How to: Matching Eggs to Hens

How to: Matching Eggs to Hens

As I mentioned previously, I have a duck on meds, whose eggs cannot be eaten for 6 weeks after her last dose. This is somewhat problematic, since this means that even if she’s healed, she can’t be returned to the flock, since I’d be unable to eat any eggs collected.

I was on and it came up that marking (chicken) hens with food coloring was a thing that people apparently do. (NEWS TO ME!) Though I was somewhat skeptical since after a bunch of googling, none of the sources I found included photos of the end result, just descriptions of what the marked egg looked like and a few others chiming in to say they’d done it and it didn’t work.

I’m here to tell you that it CAN work, but you have to do it correctly.
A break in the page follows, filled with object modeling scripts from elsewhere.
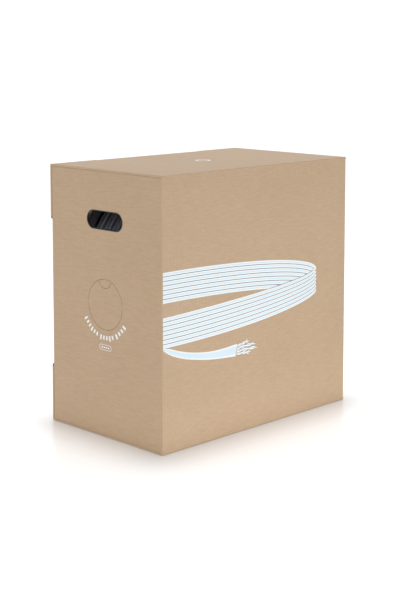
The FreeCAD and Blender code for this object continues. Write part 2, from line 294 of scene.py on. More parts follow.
kraft_by_axis = [kraft_finish("kraft_flutes_crossed_along_x", 0),
                 kraft_finish("kraft_flutes_crossed_along_y", 1)]
cut_edge = cut_edge_finish()


def placed(point, normal, depth):
    """A point of a sheet whose normal is X, Y or Z, at a depth along that normal."""
    full = list(point)
    full.insert(normal, depth)
    return full


def add_plate(mesh, loops, normal, low, high, skin, rim):
    """A flat plate with holes: loops are outlines in the two other axes, the first is the outer one."""
    sides = []
    for depth in (low, high):
        sides.append([mesh.verts.new(placed(point, normal, depth)) for loop in loops for point in loop])
    flat = [[Vector((point[0], point[1], 0)) for point in loop] for loop in loops]
    for triangle in tessellate_polygon(flat):
        for side in sides:
            mesh.faces.new([side[index] for index in triangle]).material_index = skin
    start = 0
    for loop in loops:
        for step in range(len(loop)):
            here = start + step
            ahead = start + (step + 1) % len(loop)
            corners = [sides[0][here], sides[0][ahead], sides[1][ahead], sides[1][here]]
            mesh.faces.new(corners).material_index = rim
        start += len(loop)


def runs_inside(loops, across, level):
    """The stretches inside an outline along one line at a level on the crossed axis."""
    cuts = []
    for loop in loops:
        for here, ahead in zip(loop, loop[1:] + loop[:1]):
            if (here[across] > level) != (ahead[across] > level):
                share = (level - here[across]) / (ahead[across] - here[across])
                cuts.append(here[1 - across] + share * (ahead[1 - across] - here[1 - across]))
    cuts.sort()
    return [run for run in zip(cuts[0::2], cuts[1::2]) if run[1] - run[0] > 0.0004]


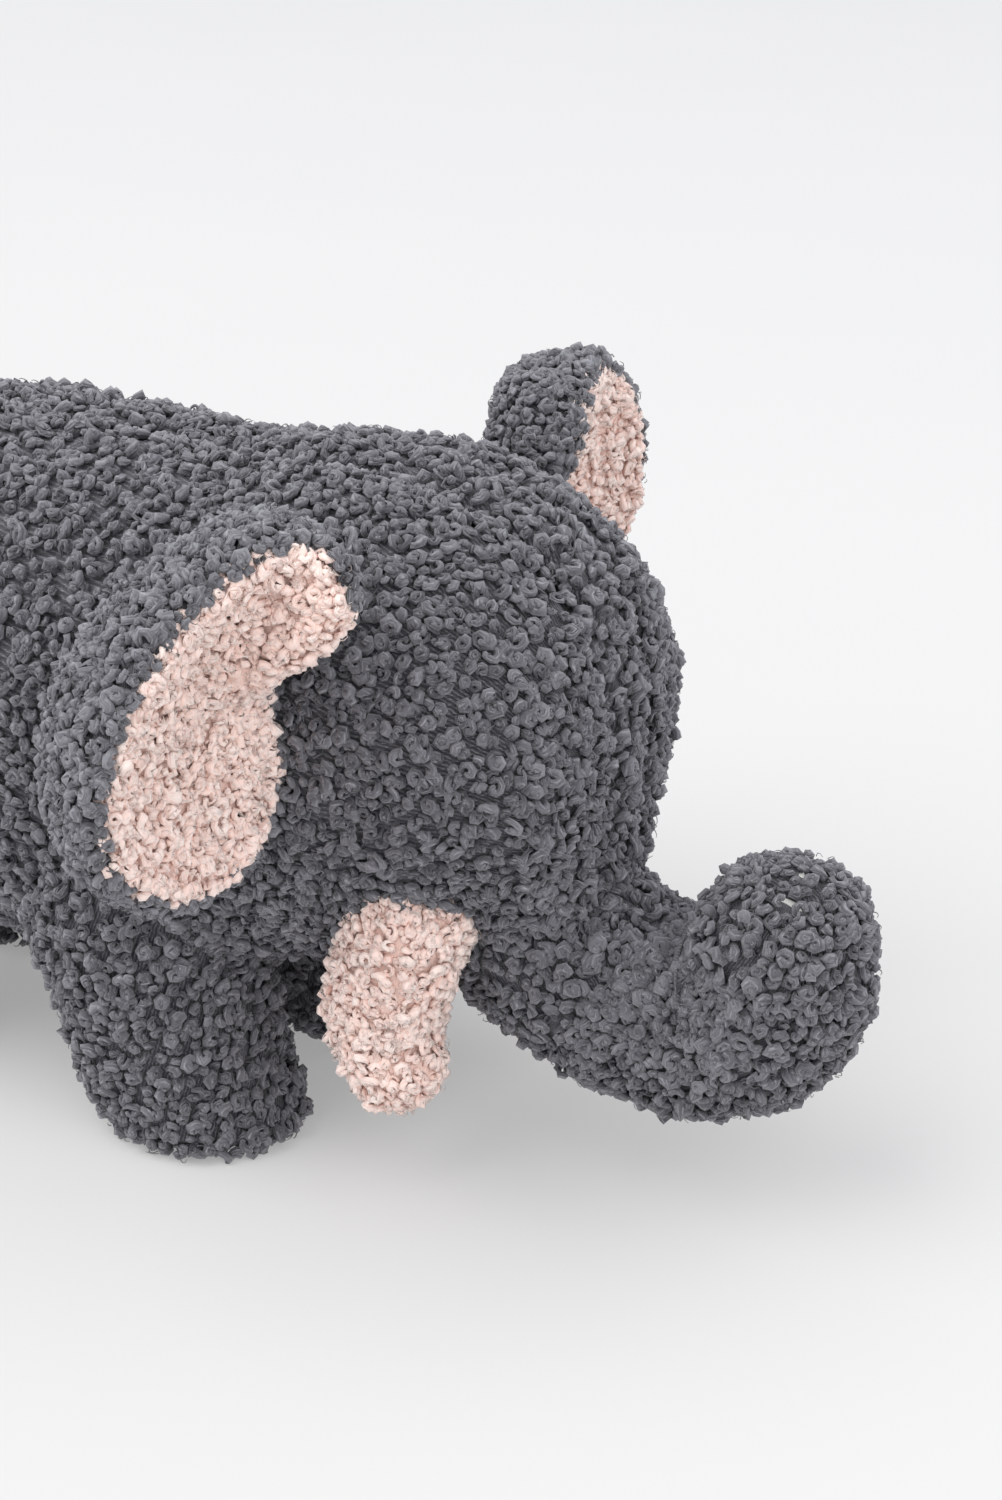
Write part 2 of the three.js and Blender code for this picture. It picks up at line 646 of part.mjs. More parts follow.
// Room for the head at every angle of a right ear, as the ear itself meets it.
const headForm = bodyShape(-socketGap);
const headTurns = [-earFoldForward, 0, earFoldBack / 2, earFoldBack].map((degrees) => {
  const turned = headForm.clone().translate(earRoot.x, -earRoot.y, 0);
  return turned.rotateZ(THREE.MathUtils.degToRad(degrees)).translate(-earRoot.x, earRoot.y, 0);
});
const earLayers = [
  {
    name: 'back',
    finish: greyBoucle,
    surfaces: [{ form: earBackForm, depth: -earBackThick }, { form: earBackForm, depth: 0 }],
  },
  {
    name: 'front',
    finish: pinkBoucle,
    surfaces: [
      { form: earLiningFoot, depth: earLayerGap },
      { form: earLiningFace, depth: earLayerGap + earFrontThick },
    ],
  },
];
for (const { side } of sidesOfToy) {
  const handed = side === 'right' ? (geometry) => geometry : mirrored;
  const edge = new THREE.CatmullRomCurve3(
    earRims[side].map(([out, up, curl]) => new THREE.Vector3(out, up, curl)), true, 'catmullrom', 0.5);
  const headRoomForEar = headTurns.map((turned) => solidOf(handed(turned)))
    .reduce((sum, next) => sum.add(next));
  for (const layer of earLayers) {
    const solid = solidOf(handed(earLayer(edge, layer.surfaces))).subtract(headRoomForEar);
    const largest = solid.decompose().sort((a, b) => b.volume() - a.volume())[0];
    addPiece(`${side}_ear_${layer.name}`, largest, layer.finish);
  }
}

// Centre the toy over its own footprint
const extent = new THREE.Box3().setFromObject(group);
group.position.y = -(extent.min.y + extent.max.y) / 2;
group.updateMatrixWorld(true);

export default group;
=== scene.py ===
import json
import bpy
import numpy as np
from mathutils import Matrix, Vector


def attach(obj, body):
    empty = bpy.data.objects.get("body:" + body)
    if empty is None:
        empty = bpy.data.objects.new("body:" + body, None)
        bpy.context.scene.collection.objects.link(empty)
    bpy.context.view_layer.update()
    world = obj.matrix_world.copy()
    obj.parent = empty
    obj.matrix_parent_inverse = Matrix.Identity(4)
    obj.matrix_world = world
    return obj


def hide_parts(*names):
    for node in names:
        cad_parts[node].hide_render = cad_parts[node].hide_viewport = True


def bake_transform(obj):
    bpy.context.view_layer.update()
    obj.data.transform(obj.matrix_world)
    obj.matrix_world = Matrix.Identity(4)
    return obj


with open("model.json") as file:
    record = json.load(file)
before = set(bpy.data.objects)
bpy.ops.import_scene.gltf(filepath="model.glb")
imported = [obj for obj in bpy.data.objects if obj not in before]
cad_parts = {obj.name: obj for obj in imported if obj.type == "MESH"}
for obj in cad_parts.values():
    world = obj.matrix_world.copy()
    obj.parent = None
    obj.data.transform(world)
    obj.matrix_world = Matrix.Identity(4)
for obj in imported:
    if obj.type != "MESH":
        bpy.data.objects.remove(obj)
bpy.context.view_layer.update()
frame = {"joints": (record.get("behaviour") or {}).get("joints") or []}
unit = 0.001
fullTurn = 2 * np.pi

# The joints give the places that every soft piece is built from, in millimetres.
pivot = {j["name"]: np.array(j["pos_m"]) / unit for j in frame["joints"]}
frontLegBack = 16
shiftY = pivot["front_right_leg_swing"][1] - frontLegBack


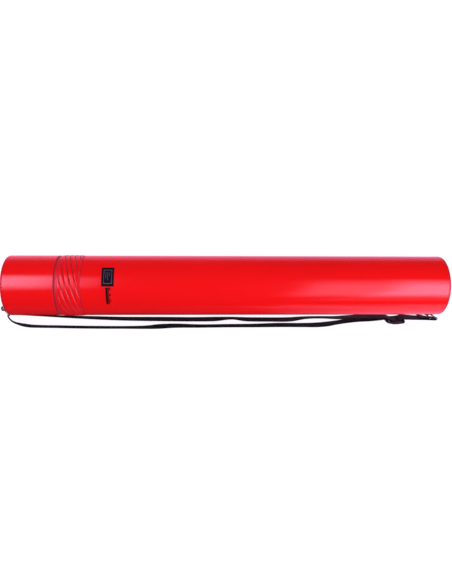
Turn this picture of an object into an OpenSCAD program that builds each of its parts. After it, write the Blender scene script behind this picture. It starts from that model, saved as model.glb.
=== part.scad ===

However, this is what happens when you do it incorrectly:

The first time I did this I must have messed up when applying the food coloring because the next morning I had a duck with blue-green butt and bill. Over the weekend, there was only one egg laid, but it only had the faintest of coloring, little more than a pin prick (probably because all the food coloring ended up on her butt,) and the color was such that it was impossible to tell if the egg had just come in contact with some green-ish duck poop. The good news is that while she did get covered in food coloring, it all washed off pretty quickly, and I had to use leg bands to ID her the next afternoon.

Sunday night, while the rest of America was watching football, I headed out once again to my coop with my food coloring bottles. This time I decided to add a little bit of red to the blue, since the blue alone looks quite green when washed out. I think I managed to successfully mark an egg.

The question now is how long will the marking last. I’ll update as I find out more.